**Entries supplied:**

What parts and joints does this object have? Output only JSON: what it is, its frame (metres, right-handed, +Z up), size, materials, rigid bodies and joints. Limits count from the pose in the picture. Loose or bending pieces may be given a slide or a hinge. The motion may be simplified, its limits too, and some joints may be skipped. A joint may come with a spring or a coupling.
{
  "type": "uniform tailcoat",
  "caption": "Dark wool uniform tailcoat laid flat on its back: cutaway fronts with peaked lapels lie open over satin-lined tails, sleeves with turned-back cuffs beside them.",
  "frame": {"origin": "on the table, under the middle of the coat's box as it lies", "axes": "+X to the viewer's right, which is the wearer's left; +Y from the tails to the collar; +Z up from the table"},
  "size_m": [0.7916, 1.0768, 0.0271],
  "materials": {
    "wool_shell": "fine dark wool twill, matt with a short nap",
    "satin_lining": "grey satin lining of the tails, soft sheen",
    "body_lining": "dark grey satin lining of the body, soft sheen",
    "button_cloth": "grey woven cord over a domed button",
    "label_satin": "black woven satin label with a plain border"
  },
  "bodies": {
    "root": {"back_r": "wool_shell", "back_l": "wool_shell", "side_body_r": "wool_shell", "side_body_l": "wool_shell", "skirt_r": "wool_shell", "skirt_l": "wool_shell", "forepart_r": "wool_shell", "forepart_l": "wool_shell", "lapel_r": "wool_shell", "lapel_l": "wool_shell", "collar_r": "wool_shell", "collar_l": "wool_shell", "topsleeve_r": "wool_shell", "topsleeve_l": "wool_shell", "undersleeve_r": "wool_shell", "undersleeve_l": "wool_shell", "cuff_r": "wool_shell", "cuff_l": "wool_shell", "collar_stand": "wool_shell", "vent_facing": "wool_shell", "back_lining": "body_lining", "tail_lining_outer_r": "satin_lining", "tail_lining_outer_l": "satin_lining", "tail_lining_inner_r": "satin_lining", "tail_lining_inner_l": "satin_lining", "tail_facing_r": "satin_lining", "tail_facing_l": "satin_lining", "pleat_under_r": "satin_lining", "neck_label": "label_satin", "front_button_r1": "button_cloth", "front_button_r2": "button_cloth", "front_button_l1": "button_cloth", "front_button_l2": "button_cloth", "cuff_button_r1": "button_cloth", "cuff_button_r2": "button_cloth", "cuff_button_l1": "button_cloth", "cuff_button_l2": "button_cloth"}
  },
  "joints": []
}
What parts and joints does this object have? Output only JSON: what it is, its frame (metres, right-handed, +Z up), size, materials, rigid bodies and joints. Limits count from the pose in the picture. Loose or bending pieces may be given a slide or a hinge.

**Exercise task:**
Hand back the material above in full, exactly as written.

**Answer:**
What parts and joints does this object have? Output only JSON: what it is, its frame (metres, right-handed, +Z up), size, materials, rigid bodies and joints. Limits count from the pose in the picture. Loose or bending pieces may be given a slide or a hinge. The motion may be simplified, its limits too, and some joints may be skipped. A joint may come with a spring or a coupling.
{
  "type": "uniform tailcoat",
  "caption": "Dark wool uniform tailcoat laid flat on its back: cutaway fronts with peaked lapels lie open over satin-lined tails, sleeves with turned-back cuffs beside them.",
  "frame": {"origin": "on the table, under the middle of the coat's box as it lies", "axes": "+X to the viewer's right, which is the wearer's left; +Y from the tails to the collar; +Z up from the table"},
  "size_m": [0.7916, 1.0768, 0.0271],
  "materials": {
    "wool_shell": "fine dark wool twill, matt with a short nap",
    "satin_lining": "grey satin lining of the tails, soft sheen",
    "body_lining": "dark grey satin lining of the body, soft sheen",
    "button_cloth": "grey woven cord over a domed button",
    "label_satin": "black woven satin label with a plain border"
  },
  "bodies": {
    "root": {"back_r": "wool_shell", "back_l": "wool_shell", "side_body_r": "wool_shell", "side_body_l": "wool_shell", "skirt_r": "wool_shell", "skirt_l": "wool_shell", "forepart_r": "wool_shell", "forepart_l": "wool_shell", "lapel_r": "wool_shell", "lapel_l": "wool_shell", "collar_r": "wool_shell", "collar_l": "wool_shell", "topsleeve_r": "wool_shell", "topsleeve_l": "wool_shell", "undersleeve_r": "wool_shell", "undersleeve_l": "wool_shell", "cuff_r": "wool_shell", "cuff_l": "wool_shell", "collar_stand": "wool_shell", "vent_facing": "wool_shell", "back_lining": "body_lining", "tail_lining_outer_r": "satin_lining", "tail_lining_outer_l": "satin_lining", "tail_lining_inner_r": "satin_lining", "tail_lining_inner_l": "satin_lining", "tail_facing_r": "satin_lining", "tail_facing_l": "satin_lining", "pleat_under_r": "satin_lining", "neck_label": "label_satin", "front_button_r1": "button_cloth", "front_button_r2": "button_cloth", "front_button_l1": "button_cloth", "front_button_l2": "button_cloth", "cuff_button_r1": "button_cloth", "cuff_button_r2": "button_cloth", "cuff_button_l1": "button_cloth", "cuff_button_l2": "button_cloth"}
  },
  "joints": []
}
What parts and joints does this object have? Output only JSON: what it is, its frame (metres, right-handed, +Z up), size, materials, rigid bodies and joints. Limits count from the pose in the picture. Loose or bending pieces may be given a slide or a hinge.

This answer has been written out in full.